**Written request:** Up to and including the line with "LAP = 6.0 *", reproduce the listing below exactly, beginning at its first line.

━━ Information provided ━━

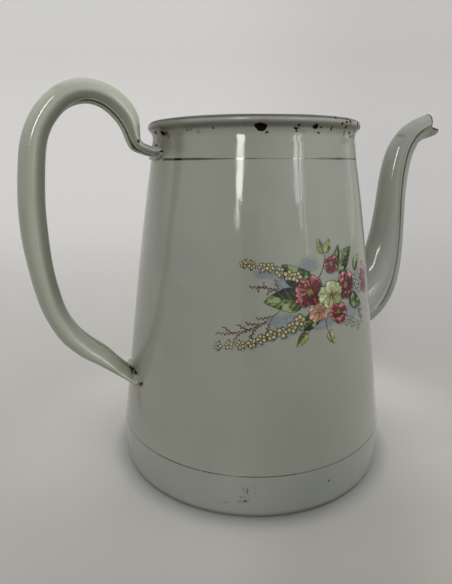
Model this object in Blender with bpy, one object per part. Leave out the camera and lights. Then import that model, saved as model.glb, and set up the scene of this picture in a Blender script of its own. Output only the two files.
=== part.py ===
"""Enamelled sheet-steel coffee pot, open at the top.

Metres, +Z up. The origin is the centre of the flat bottom. The spout points along +X and the
handle along -X, and the pot is symmetrical about the XZ plane.
"""
import math

import bmesh
import bpy

MM = 0.001

SHEET = 1.2 * MM                # steel with both coats of enamel
GAP = 0.3 * MM                  # between pieces that touch
ROUND_FACETS = 56               # facets round the pot's axis
OVERRUN = 4.0 * MM              # how far a root runs into the wall before it is cut back

BAND_HEIGHT = 24.7 * MM         # base band, up to the lower line
BAND_FLARE = 0.15 * MM          # how far the band's foot stands out past the wall
BAND_BELLY = 0.45 * MM          # how far the band swells at mid height
BASE_FILLET = 1.6 * MM
LAP = 6.0 * MM                  # collar of the base pan inside the wall

WAIST_RADIUS = 81.75 * MM       # outside of the wall at the lower line
NECK_HEIGHT = 180.0 * MM        # upper line
WALL_TAPER = 22.7 * MM          # how far the wall draws in from the lower line to the upper one
SHOULDER_SHARE = 0.085          # part of the taper gathered towards the neck
THROAT_STEP = 1.35 * MM         # how far it draws in again up to the bead
THROAT_DROP = 6.4 * MM          # from the bead's centre down to where the bead begins
RIM_RISE = 19.9 * MM            # from the upper line to the top of the rim
BEAD_RADIUS = 2.6 * MM          # of the rolled bead's round section
BEAD_INSET = 1.75 * MM          # from the neck in to the circle that the bead's centre follows
CURL_START = 205                # degrees round the bead, where the wall turns into it
CURL_END = -95                  # and where the rolled edge stops, under the bead

HOLE_RADIUS = 2.4 * MM
HOLE_PITCH = 7.0 * MM
HOLES_IN_ROWS = (2, 3, 2, 3, 2)
HOLE_FACETS = 10

HANDLE_REACH = 70.5 * MM        # from the neck's wall to the outside of the grip
TANG_RISE = 4.2 * MM            # from the upper line to the middle of the handle's upper root
HANDLE_FOOT_HEIGHT = 58.5 * MM  # where the lower foot stands on the wall
TANG_WIDTH = 24.5 * MM          # across the plane of symmetry, at the upper foot
GRIP_WIDTH = 16.5 * MM
TAIL_WIDTH = 31.0 * MM          # at the lower foot
GRIP_SLIT = 2.2 * MM            # open seam on the inner side of the grip
TANG_SLIT = 14.0 * MM           # the seam opens out where the sheet spreads on the wall
TAIL_SLIT = 5.0 * MM
TANG_SPREAD_SHARE = 0.22        # part of the handle's length over which the tang widens
TAIL_SPREAD_SHARE = 0.28
TAIL_LEAN_SHARE = 0.15          # how far the flanks lean to the underside at the tail's end
FOOT_SHEET = 1.3 * MM           # saddle plates between the handle and the wall
UPPER_FOOT_WIDTH = 26.6 * MM
UPPER_FOOT_RISE = 6.6 * MM
UPPER_FOOT_DROP = 1.3 * MM      # from the middle of the tang's root to the middle of its plate
LOWER_FOOT_WIDTH = 36.0 * MM
LOWER_FOOT_RISE = 7.8 * MM
LOWER_FOOT_DROP = 0.7 * MM
SADDLE_POWER = 2.6              # of the plates' rounded outline, 2 for an ellipse
SADDLE_END_SHARE = 0.97         # where the outline is cut off flat, of half its rise

SPOUT_FOOT_HEIGHT = 65.0 * MM   # where the spout's front line leaves the wall
SPOUT_RISE = 29.6 * MM          # from the upper line to the top of the mouth
SPOUT_REACH = 80.0 * MM         # from the neck's wall to the lip
SPOUT_ROOT_WIDTH = 34.0 * MM
SPOUT_MOUTH_WIDTH = 15.0 * MM
SPOUT_FLARE_SHARE = 1.85        # power with which the spout widens towards its root
SEAM_LEAN_SHARE = 0.12          # how far the seam leans to the front line at the root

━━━

**Solution for this exercise:**
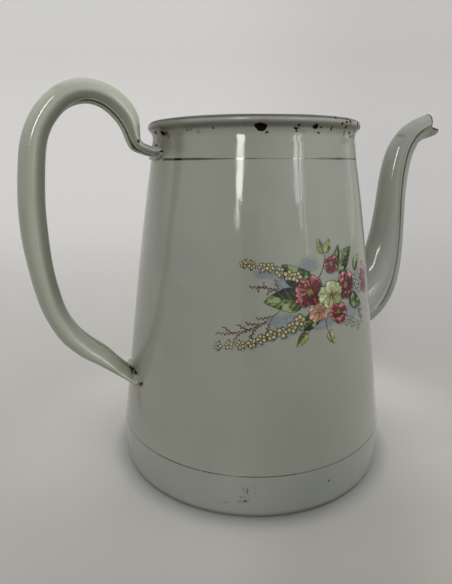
Model this object in Blender with bpy, one object per part. Leave out the camera and lights. Then import that model, saved as model.glb, and set up the scene of this picture in a Blender script of its own. Output only the two files.
=== part.py ===
"""Enamelled sheet-steel coffee pot, open at the top.

Metres, +Z up. The origin is the centre of the flat bottom. The spout points along +X and the
handle along -X, and the pot is symmetrical about the XZ plane.
"""
import math

import bmesh
import bpy

MM = 0.001

SHEET = 1.2 * MM                # steel with both coats of enamel
GAP = 0.3 * MM                  # between pieces that touch
ROUND_FACETS = 56               # facets round the pot's axis
OVERRUN = 4.0 * MM              # how far a root runs into the wall before it is cut back

BAND_HEIGHT = 24.7 * MM         # base band, up to the lower line
BAND_FLARE = 0.15 * MM          # how far the band's foot stands out past the wall
BAND_BELLY = 0.45 * MM          # how far the band swells at mid height
BASE_FILLET = 1.6 * MM
LAP = 6.0 * MM                  # collar of the base pan inside the wall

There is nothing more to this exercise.